Rapidly gaining recognition as one of England’s creative hubs, Bristol has a large population of design groups of all sizes. Many groups are based in Clifton village, which Taxi Studio creative director Spencer Buck describes as a ‘mini Soho, very eclectic’. The Old Tobacco Factory is another popular location.

Office spaces tend to be in Georgian houses, but property developers have recently begun to realise the potential of warehouse developments, such as The Paintworks.

‘Bristol has suffered from not having a creative centre,’ says E3 Media joint managing director Mike Bennett. ‘The Paintworks could finally provide that and it’s long overdue.’
• Dan Murphy of says designers should expect to pay between £110 and £645 per m2 a year to lease space, but most designers in the city say they are paying no more than £110 per m2





To lease or buy?


Much like buying your own home, owning your own office has its advantages. Capital appreciation is likely (if not inevitable) and any improvements you make to the space add value to your bottom line, not a developer’s.
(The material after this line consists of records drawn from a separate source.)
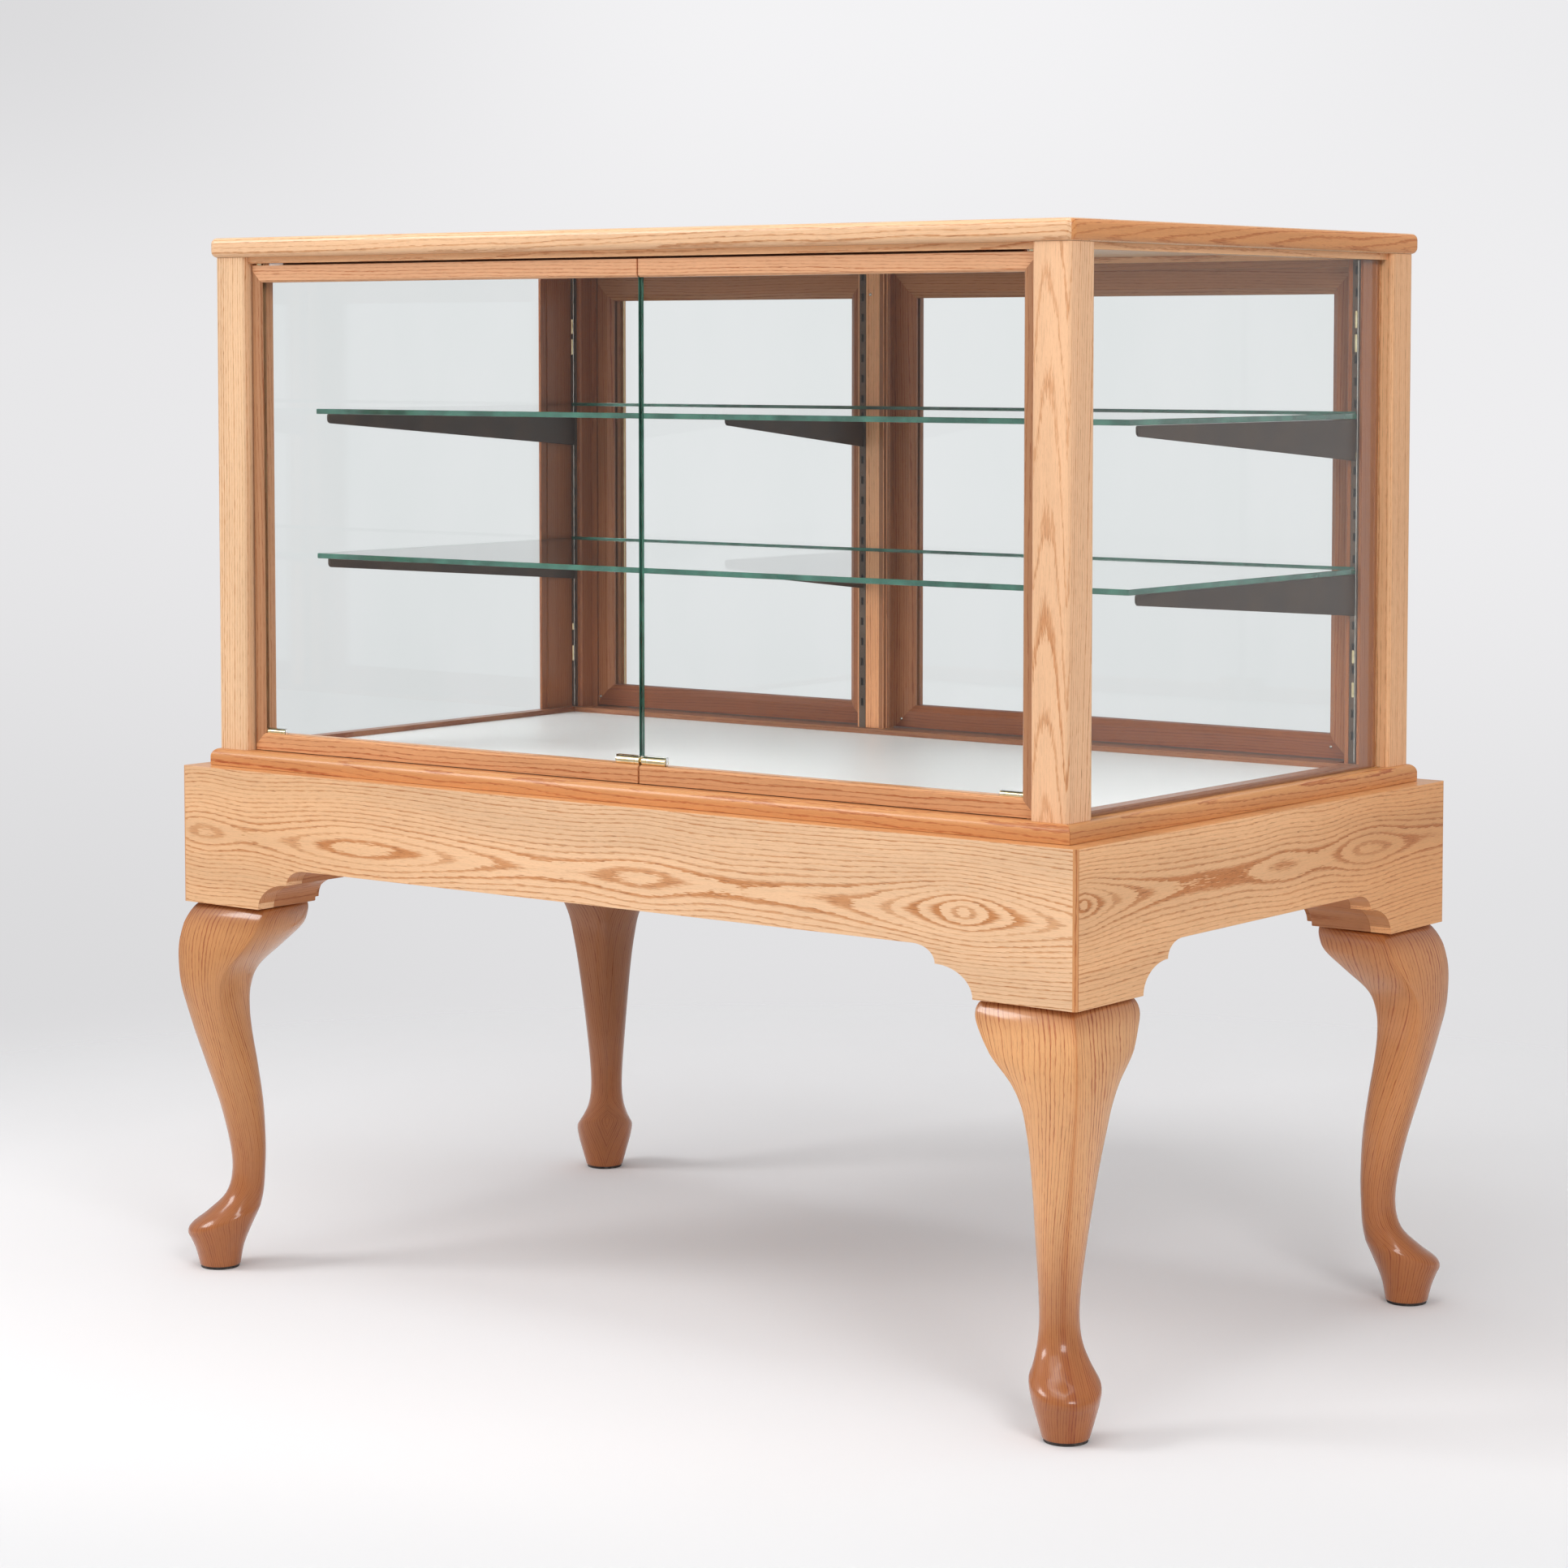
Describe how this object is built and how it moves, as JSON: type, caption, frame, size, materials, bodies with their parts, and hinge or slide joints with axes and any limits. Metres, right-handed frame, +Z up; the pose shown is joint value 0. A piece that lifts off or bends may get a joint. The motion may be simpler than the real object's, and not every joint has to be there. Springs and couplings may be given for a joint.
{
  "type": "glass display counter",
  "caption": "Oak and glass display case with shelves and hinged front and rear doors, on a stand with cabriole legs.",
  "frame": {"origin": "on the floor, under the middle of the stand", "axes": "+X along the counter, +Z up, and the customer's side with the front doors faces -Y"},
  "size_m": [1.2416, 0.7614, 1.181],
  "materials": {
    "oak": "satin lacquered red oak",
    "glass": "clear float glass with polished green edges",
    "laminate": "white laminate",
    "bronze": "dark bronze painted steel",
    "brass": "polished pale brass",
    "rubber": "dark glide"
  },
  "bodies": {
    "case": {"apron_front": "oak", "apron_right": "oak", "apron_back": "oak", "apron_left": "oak", "base_moulding_front": "oak", "base_moulding_right": "oak", "base_moulding_back": "oak", "base_moulding_left": "oak", "leg_front_left": "oak", "leg_front_right": "oak", "leg_back_right": "oak", "leg_back_left": "oak", "glide_front_left": "rubber", "glide_front_right": "rubber", "glide_back_right": "rubber", "glide_back_left": "rubber", "deck": "laminate", "post_front_left": "oak", "post_front_right": "oak", "post_back_right": "oak", "post_back_left": "oak", "case_top": "oak", "header_frame": "oak", "sill_frame": "oak", "side_glass_left": "glass", "side_glass_right": "glass", "rear_jamb_left": "oak", "rear_jamb_right": "oak", "mullion": "oak", "pivot_pin_lower_left": "brass", "pivot_pin_upper_left": "brass", "pivot_pin_lower_right": "brass", "pivot_pin_upper_right": "brass", "rear_hinge_post_leaf_left": "brass", "rear_hinge_post_leaf_right": "brass", "standard_left": "bronze", "standard_middle": "bronze", "standard_right": "bronze", "bracket_lower_left": "bronze", "bracket_upper_left": "bronze", "bracket_lower_middle": "bronze", "bracket_upper_middle": "bronze", "bracket_lower_right": "bronze", "bracket_upper_right": "bronze"},
    "front_door_left": {"front_door_frame_left": "oak", "front_door_glass_left": "glass", "seam_clamp_left": "brass", "corner_clamp_left": "brass"},
    "front_door_right": {"front_door_frame_right": "oak", "front_door_glass_right": "glass", "seam_clamp_right": "brass", "corner_clamp_right": "brass"},
    "rear_door_left": {"rear_door_frame_left": "oak", "rear_door_glass_left": "glass", "rear_hinge_door_leaf_left": "brass"},
    "rear_door_right": {"rear_door_frame_right": "oak", "rear_door_glass_right": "glass", "rear_hinge_door_leaf_right": "brass"},
    "shelf_lower": {"shelf_lower": "glass"},
    "shelf_upper": {"shelf_upper": "glass"}
  },
  "joints": [
    {"name": "front_door_left_pivot", "type": "hinge", "parent": "case", "child": "front_door_left", "pos_m": [-0.5251, -0.322, 0.875], "axis": [0, 0, -1], "range_deg": [0, 95]},
    {"name": "front_door_right_pivot", "type": "hinge", "parent": "case", "child": "front_door_right", "pos_m": [0.5251, -0.322, 0.875], "axis": [0, 0, 1], "range_deg": [0, 95]},
    {"name": "rear_door_left_hinge", "type": "hinge", "parent": "case", "child": "rear_door_left", "pos_m": [-0.5321, 0.3013, 0.875], "axis": [0, 0, 1], "range_deg": [0, 90]},
    {"name": "rear_door_right_hinge", "type": "hinge", "parent": "case", "child": "rear_door_right", "pos_m": [0.5321, 0.3013, 0.875], "axis": [0, 0, -1], "range_deg": [0, 90]},
    {"name": "shelf_lower_lift", "type": "slide", "parent": "case", "child": "shelf_lower", "axis": [0, 0, 1], "range_m": [0, 0.06]},
    {"name": "shelf_upper_lift", "type": "slide", "parent": "case", "child": "shelf_upper", "axis": [0, 0, 1], "range_m": [0, 0.06]}
  ]
}
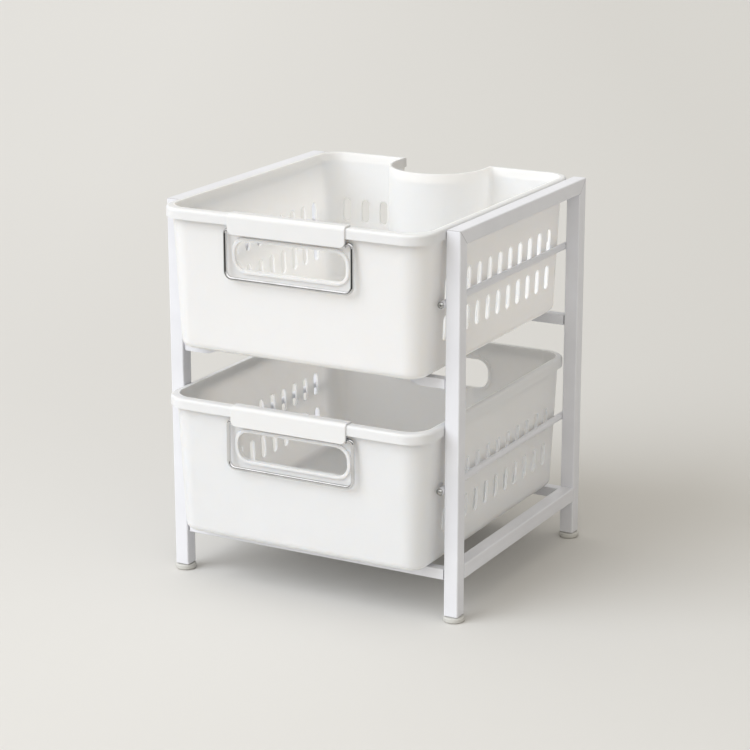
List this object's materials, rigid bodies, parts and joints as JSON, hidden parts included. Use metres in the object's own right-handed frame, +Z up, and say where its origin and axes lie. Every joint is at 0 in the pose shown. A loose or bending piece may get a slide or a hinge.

E3 Media made the choice to buy rather than lease. The group has purchased a 744m2 warehouse space and moves in at the end of this month in Bristol. ‘We got fed up with improving other people’s property,’ says joint managing director Mike Bennett.

Buying in Bristol is still affordable, he says, with prices around the £110-£160 per m2 mark. In other cities, the booming property market has made ownership unattainable. ‘Buying has become prohibitive in Manchester,’ says Alistair Sim, managing director of Love. ‘A few years ago we could see the potential and it was just about affordable, but now it’s just not within reach.’

Creative industries often lead the regeneration of an area – moving in when rents are low and gradually gentrifying the area. If you want to buy, the secret lies in identifying the next hot spot.

‘We bought at The Paintworks 18 months ago,’ says Bennett. ‘It was run-down and derelict at the time. Now that the second phase is opening, people can really see its potential.’